Take the German Hypo real estate bank. In deep trouble, the Germans managed to come up with a rescue plan last week - only to then have the bank ringing up over the weekend to say they had found another black hole of 25 billion euros.
This prompted German Chancellor Merkel last night to follow Ireland in declaring all savings guaranteed.
Only, it wasn't really clear if she had indeed followed the Irish route, or done something similar but different. Now she has had to clarify the position - or row back, perhaps - saying they will do everything they can to ensure no-one loses their savings. Which sounds more of a political guarantee than a formal specific mechanism.
The fear is that this catastrophe is heading 1929-wards. If it runs out of control, at risk would be the high street, pensions, savings - the lot. Politicians appear powerless to do enough to contain it - what are their options? We are riding the rollercoaster, at seven.

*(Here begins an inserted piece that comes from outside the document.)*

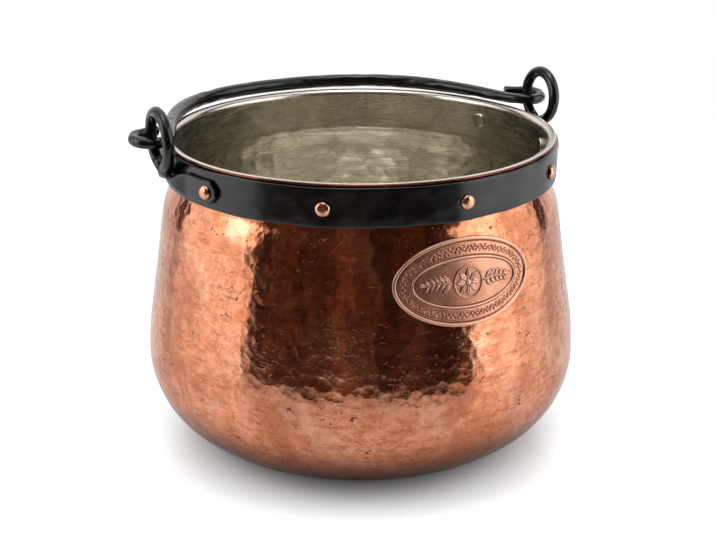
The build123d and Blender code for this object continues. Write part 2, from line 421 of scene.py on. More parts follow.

Watch today's Commons statement by Alistair Darling: here
CHALLENGING CORRUPTION
Also tonight, from Afghanistan, the story of the 30-year-old reporter who has challenged the corruption that is wrapped around the Afghan government and its associated warlords. She has been the subject of endless death threats, has intervened to protect rape victims and much else. She receives a top human rights award in London tonight. Sue Turton has been talking to her.
TAP RAP
Starbucks leaves the tap running in the interests of hygiene, but every day loses the equivalent amount that it takes to provide water for the entire population of Namibia.
WATER PLAY
And Nicholas Glass has been to see the most celebrated new playwright of his age, a 27-year-old black American who is flooding the Young Vic with water (do Starbucks know?).
But in truth, tonight is crash night, at seven, on four.
AND ON MORE4 NEWS WITH KYLIE MORRIS
And from Kylie Morris on More4 News: Boom bang-a-bust. Europe has shown a level of disunity over the current financial crisis rarely seen outside the Eurovision song contest.
So we've decided to rank some the main competitors Eurovision-style - will Angela Merkel's verbal guarantee for savers swing our in-house economic judge, or will her mixed message and the failings of Hypo bank make it "l'Allemagne, nul points"?